Mohanbir Singh & Ar. Maninder Kaur, Creative Designer Architects (CDA)
Creative Designer Architects (CDA)
Architecture today stands at a junction where it has still not truly found its identity and is still evolving as an ‘architecture in transition’.
The architecture and design of buildings in India has evolved through a series of contextual eras. The past legacy of the British Raj is quite evident and is being blended today in a collage of regional Indian traditional architecture with their requisite climatic responses, thereby providing a more regional definition to the architecture that is prevalent. Architecture today stands at a junction where it has still not truly found its identity. In a forage to connect with its roots, it’s still evolving as an ‘architecture in transition’.
The individual has a need to be in propinquity with nature. Co-existence with nature is essential for mutual well-being, which is getting depleted. The urban dynamics indicate an alarming surge in migration rates thereby stressing urban spaces for their optimum utilization. As a result, the city grows either vertically or the green spaces get built upon, confiscating the open greens from the people and irrationally hyping the ideal cost of living inside a metropolitan. The population, in response, tries to move away to the suburban areas and travels to city for work, resulting in an intensively overloaded transportation system. In such a context, the architecture demands an integration of green terraces within the buildings, providing people with green open spaces to harmonize and interact with nature.
Another critical aspect of the rapid urbanization and the astronomical population growth is the increase in waste generation and its mismanagement. Hence, the architecture of today also needs to factor highly efficient waste management systems, well concealed below the city. The focus of architects and designers today, should be on how to integrate the lifestyle of human beings with nature, making it into an evolving organic lifestyle so that ultimately the human beings don’t become subservient to a progressive technological lifestyle, but rather, the technology
is subservient to human beings, and the architecture becomes a reflection of the continuum of evolving human race, being able to prevail its relationship with ecology moving forward in a sustainable way.
New building technologies and software have widened the playground for designers to experiment and put forward the most fitting design with a highly simplified execution.

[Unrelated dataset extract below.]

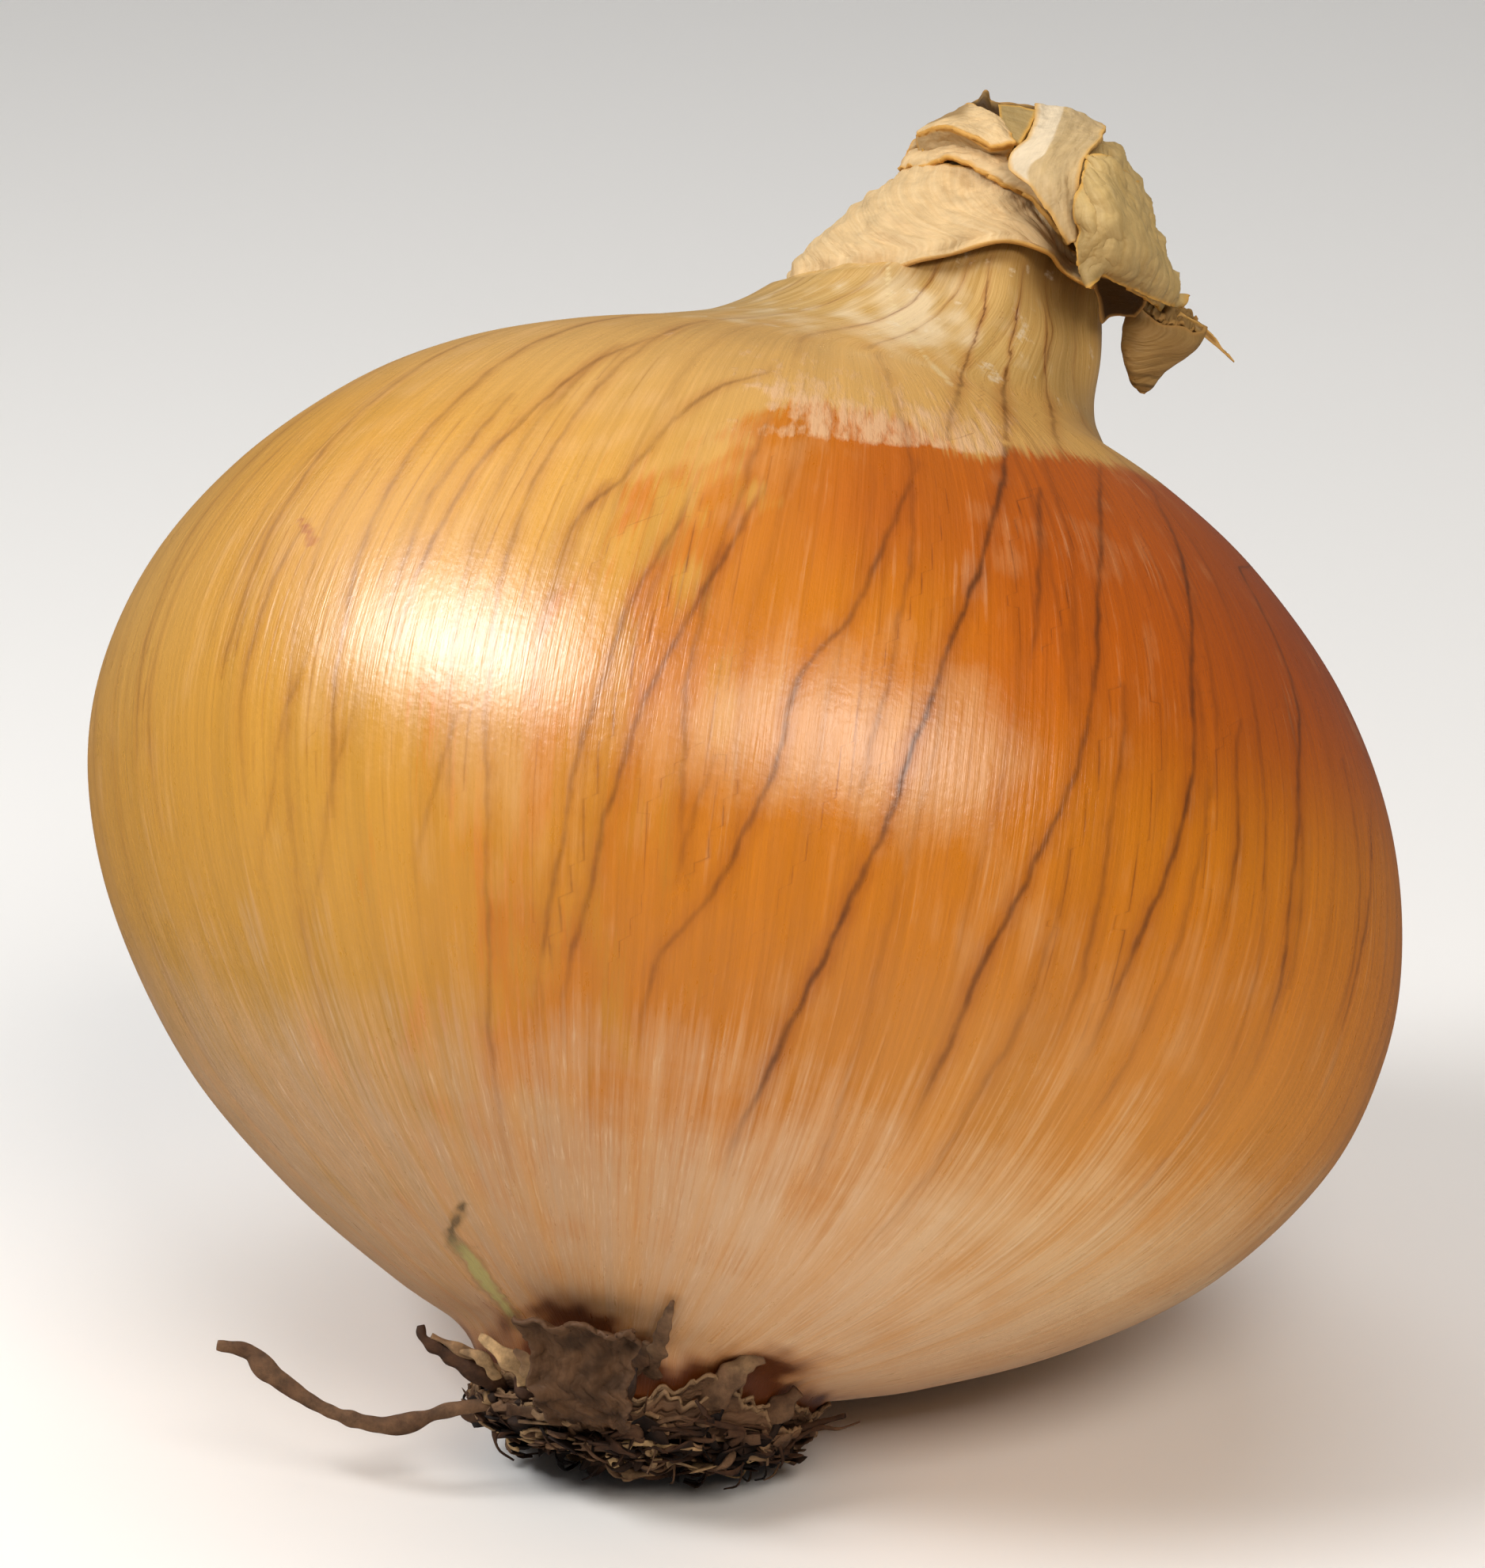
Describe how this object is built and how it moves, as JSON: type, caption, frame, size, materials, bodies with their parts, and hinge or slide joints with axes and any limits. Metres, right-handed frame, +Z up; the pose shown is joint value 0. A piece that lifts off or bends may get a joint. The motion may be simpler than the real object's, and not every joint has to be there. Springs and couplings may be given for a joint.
{
  "type": "onion",
  "caption": "Whole yellow onion lying tilted on one flank, with its dried folded neck and crusty root end.",
  "frame": {"origin": "centre of the small flat spot on the flank that the onion rests on", "axes": "+Z up; the root end faces -Y and down; the stem axis leans back to +Y and a little to +X"},
  "size_m": [0.0824, 0.0798, 0.0788],
  "materials": {
    "onion_skin": "satin",
    "dried_leaf": "matte",
    "pale_dried_leaf": "matte",
    "brown_dried_leaf": "matte",
    "root_crust": "matte",
    "torn_skin": "matte",
    "dried_root": "matte"
  },
  "bodies": {
    "root": {"bulb": "onion_skin", "crown_leaf": "dried_leaf", "crown_strip": "pale_dried_leaf", "crown_corner": "dried_leaf", "hanging_tip": "brown_dried_leaf", "root_crust": "root_crust", "root_flap": "torn_skin", "long_root": "dried_root"}
  },
  "joints": []
}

Advancement in computational technology in architecture is two-fold. The first aspect relates to computational design and the other analyses and simplifies the execution of complex building designs. Conceptualization through software such as Autodesk MAYA, Rhino and Grasshopper have allowed the formulation of designs that are conceived as a response to certain parameters and variables in design, as a computerdriven process aimed for a desired experience and efficiency. This outbreak in design process is intriguing and radical, and has undoubtedly carved a niche for itself.
The other aspect of computational technology in architecture is BIM, which tends to fine tune, analyze and simulate complex building structures and services, making the entire process simpler and efficient. These technologies have clearly widened the playground for us as designers to experiment and put forward the most fitting design in the best possible way with a highly simplified execution. The software are also a significant catalyst in conceiving a sustainable design vocabulary for the future of our built environment such as conceptualization of dynamic-responsive facade systems, heat-resilient structures and beyond.
Use of modern materials will see architecture evolving
Rapid technological advancements have resulted in new types of composite materials to exhibit the characteristics of traditional materials like brick, mud, etc with the desired contemporary aesthetics. Glass, for instance, has been in use for a very long time, but now it has started to imbibe functionalities that are quite different from what is was originally conceived for, i.e. as a transparent material to allow light inside a building.
Contemporary possibilities with glass are enormous, from being able to regulate the amount of heat, light and acoustic control to evolving as a highly robust and dynamic structural material composite. Use of modern materials will see architecture evolving and the role of architects and designers in this regard will not only be limited to integrating the technologies, but also to guide its evolution to preserve the human way of life, and not go too overboard with technology.
If, within the overall design process, construction technologies like precast, PEB’S, and drywall fit in, they can provide modularity, along with economy and ease of design.
Construction technologies like precast, PEB’S, and drywall have actually brought in a lot of flexibility, economy and functionality into architecture. However, they have their limitations, as they are yet not being able to perceive complete unanimity with the architect’s imagination. So, yes, within the overall design process, they have a substantial role, where they can fit in and provide modularity, and, of course, modularity brings economy in construction and ease of design.
However, they have a long way to go before they can fully comprehend, match and achieve the extent of architectural imagination we envision. And, of course, if in the design process, these provisions are integrated well at the conceptual stage and they are given the right amount of lead time, they can contribute significantly in meeting the aspirations of the architect and the various stakeholders.
To further combat this disconnect, the technologists should probably have a dialogue with the design teams to provide the desired flexibility, which would, in turn, provide the architects with a lot of permutations and combinations to put these technologies in such a way so that it is able to meet the designer’s vision.